The embodiment of FIG. 3 differs from the above embodiments in such a way that the separating surface is formed on the cover surface 8 in order to enable the separation of particles whose density is lower than that of the liquid phase. These could be oil droplets or gas bubbles for example. Accordingly, the separating vessel 1 is downwardly inclined at an angle α, and the inlet opening 3 lies below the discharge opening 5.
The present invention allows performing an effective separation of different particles through a combined effect of inclined surfaces and an ultrasonic field.

Claims

1. An apparatus for separating dispersed particles or similar particles, comprising a separating vessel which is provided with at least one transducer for generating ultrasonic waves in the form of a wave with substantially perpendicularly extending oscillation node surfaces, an inlet opening for the dispersion, an outlet opening for the liquid medium and a discharge opening for the separated particles, wherein the separating vessel contains a separating surface which is inclined at an acute angle α relative to the horizontal in the position of use.

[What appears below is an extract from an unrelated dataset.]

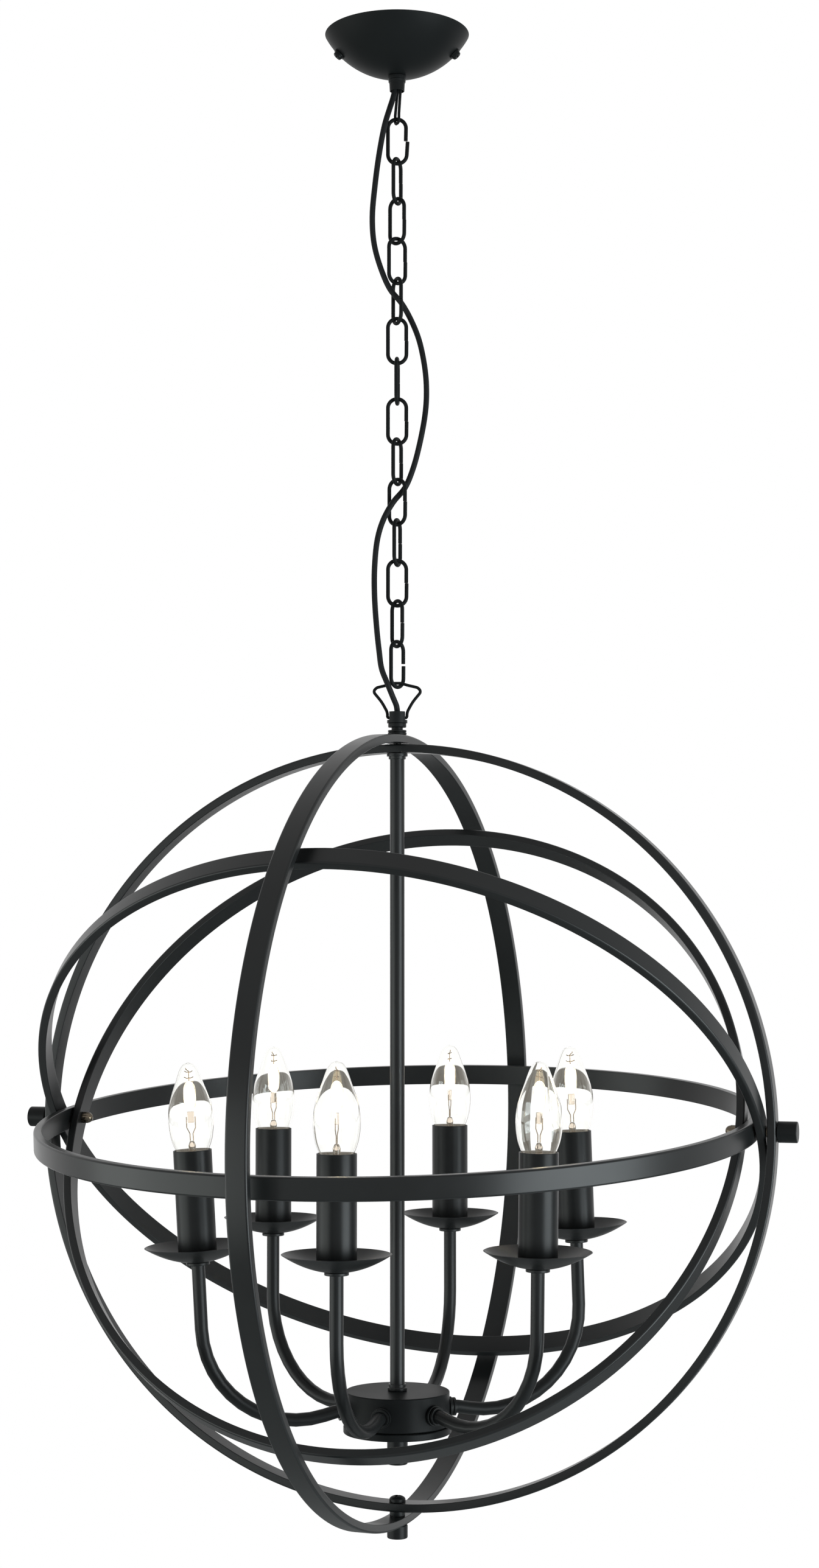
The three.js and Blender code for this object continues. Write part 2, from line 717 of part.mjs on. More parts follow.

2. An apparatus according to claim 1, wherein the separating surface has an angle α of between 15° and 75°.

3. An apparatus according to claim 1, wherein the separating surface has an angle α of between 30° and 60°

4. An apparatus according to claim 1, wherein the inlet opening is arranged above the discharge opening.

5. An apparatus according to claim 1, wherein the inlet opening is arranged below the discharge opening.

6. An apparatus according to claim 1, wherein the separating vessel comprises two essentially parallel side walls, of which at least one carries a transducer.

7. An apparatus according to claim 1, wherein further separating surfaces are provided in the interior of the separating vessel.